By Ben Cooper, correspondent
After the Netflix series “House of Cards” had an economic impact of more than $700 million on Maryland while filming its six seasons in the state from 2012 to 2018, there’s hope that a new television show can make its mark in 2020.
Maryland Gov. Larry Hogan announced in October that a pilot episode for a potential new Showtime series, “The President is Missing,” is set to begin filming in Maryland early next year.
And Maryland Film Office Director Jack Gerbes is optimistic about the filming’s prospective influence on the state’s economy.
“We’re hoping that [‘The President is Missing’] will be on the same scale as a ‘House of Cards’ in regards to the number of hires, in regards to the number of businesses affected positively by the production,” Gerbes said.
The potential series is based on the novel of the same name written by James Patterson and former President Bill Clinton. The novel was released in June 2018, and reportedly sold more hardcover copies during its first week than any other hardcover fiction work since 2016.
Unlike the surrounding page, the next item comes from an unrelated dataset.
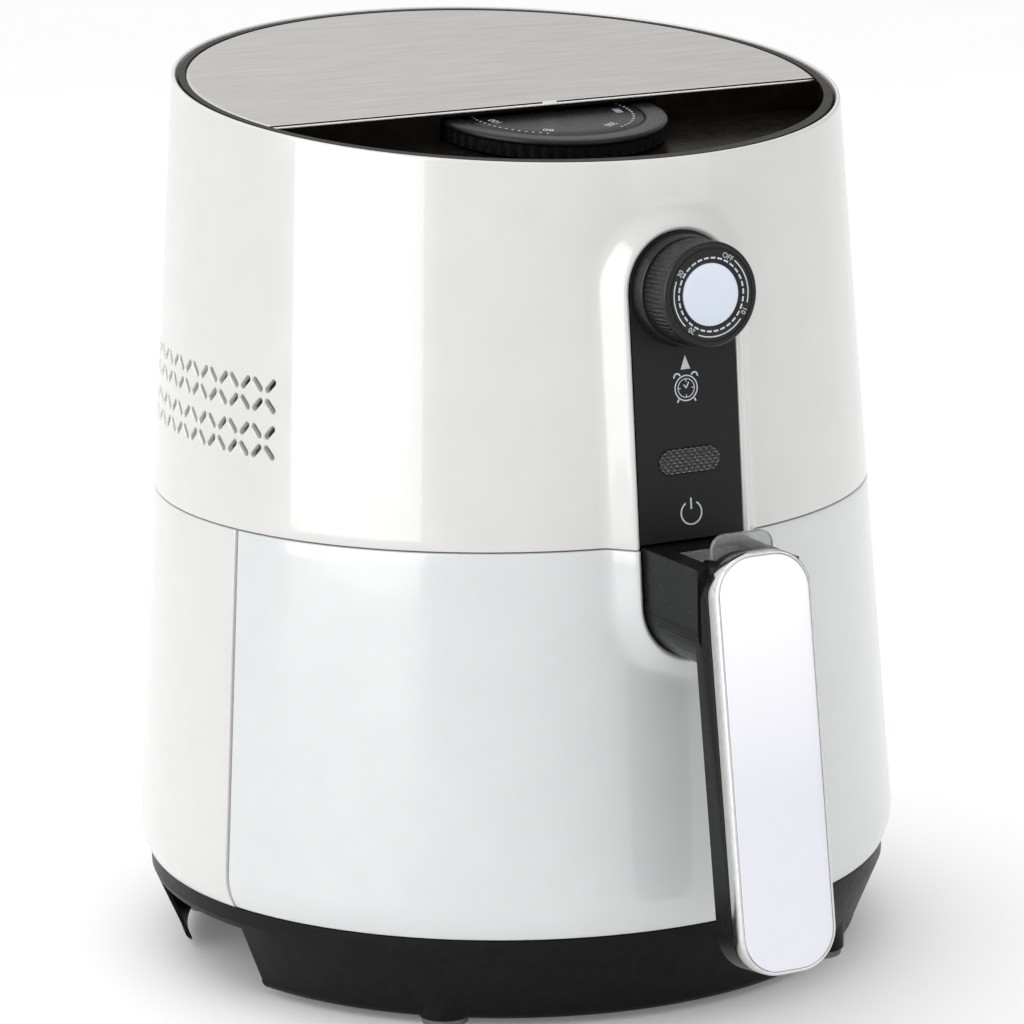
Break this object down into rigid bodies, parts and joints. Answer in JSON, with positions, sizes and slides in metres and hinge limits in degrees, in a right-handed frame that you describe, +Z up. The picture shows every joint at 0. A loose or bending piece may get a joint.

“We are thrilled that Showtime will shoot the pilot for ‘The President is Missing’ in Maryland, and we are hopeful that it will become another successful series for our state,” Hogan said in an October news release. “Maryland offers an outstanding destination for filming, with a highly-skilled crew base, talented actors and a variety of locations that can easily double as our nation’s capital.”
Maryland Department of Commerce Secretary Kelly M. Schulz added in the release that the show could “provide an incredible impact on Maryland’s economy if it becomes a Showtime series, including the potential for new jobs and additional revenue for local businesses throughout the region.”
Without Maryland’s tax credit program and rich film history, though, productions such as “House of Cards” and “The President is Missing” would have little reason to film in the state.
The long term
After the passage of Maryland Senate Bill 1154 in May 2018, the state’s film industry was given long-term resources, which meant more consistency for productions looking for stability over the course of years and seasons.
The bill, signed by Hogan, went into effect in June 2018 and ensured there would be a tax incentive program for at least five more years, while also allocating money for each of those years. Among the changes, 10% of the annual tax credit figure would be allocated toward Maryland small or independent films.
“We have the most consistent program now than we’ve ever had in the history of our incentive program,” Gerbes said. “Because of the consistency of the program, because of the legislation that the governor signed, we can go after a series that can be here three, four, five, six years.”
Before the bill passed, funding would be determined on a short-term basis, Gerbes said, leaving potential productions skeptical about long-term filming in Maryland.
“Veep,” an HBO series starring actress Julia Louis-Dreyfus, filmed in Baltimore for its first four seasons — which premiered from 2012 to 2015 — but moved its production to California for its final three seasons, due in large part to Maryland’s unstable tax credit program.
“At the time, we didn’t know whether there would be incentives,” Gerbes said, “and California put incentives on the table for them.”
The show had more than $165 million worth of impact on Maryland’s economy before departing.
Meanwhile, despite uncertainty about Maryland’s tax incentives before SB 1154, “House of Cards” — which once threatened to cut filming ties with the state over tax credit disputes — continued to film in Maryland. It generated more than $245 million in economic impact in its final two seasons, while employing more than 3,400 local actors and technicians, and using the services of nearly 3,500 local businesses.
The ability to attract such large-scale, economically significant productions wasn’t always so heavily reliant on incentives.
A new focus
“The first half of my career here, a studio, a producer, a network director would call, they would say … ‘We’re looking for beaches; we’re looking for’ — in the case of ‘Wedding Crashers’ — ‘a beautiful mansion on the water,’” said Gerbes, who is entering his 29th year with the Maryland Film Office. “In the case of ‘Runaway Bride,’ ‘We’re looking for small towns and bucolic, rolling hills.’”
When Maryland introduced a film rebate program in 2005, as other states developed their own programs, the focus shifted.
“Then the first question became, ‘What’s your incentive program like?’“ Gerbes said. “‘Do you have enough incentives to justify me coming to Maryland to shoot?’”
Other states began to employ more tempting programs. Georgia, which has no cap and allows films to earn up to 30% in tax credits, provided more than $800 million in credits in fiscal 2017. Maryland had only $11.51 million in funding for that period.
Since replacing its rebate program with a tax incentive program, Maryland has provided credits to a handful of films — including “Jamesy Boy,” “Better Living Through Chemistry” and “Ping-Pong Summer” — and the aforementioned series “House of Cards” and “Veep.”
Though Maryland can’t stack up to states such as Georgia in tax credits, the goal remains the same: stimulate the economy. And there’s belief that “The President is Missing” will do just that.
“It creates jobs in the creative economy, and it creates revenue for thousands of businesses — Maryland businesses — that support the industry,” Gerbes said. “And that’s really important.”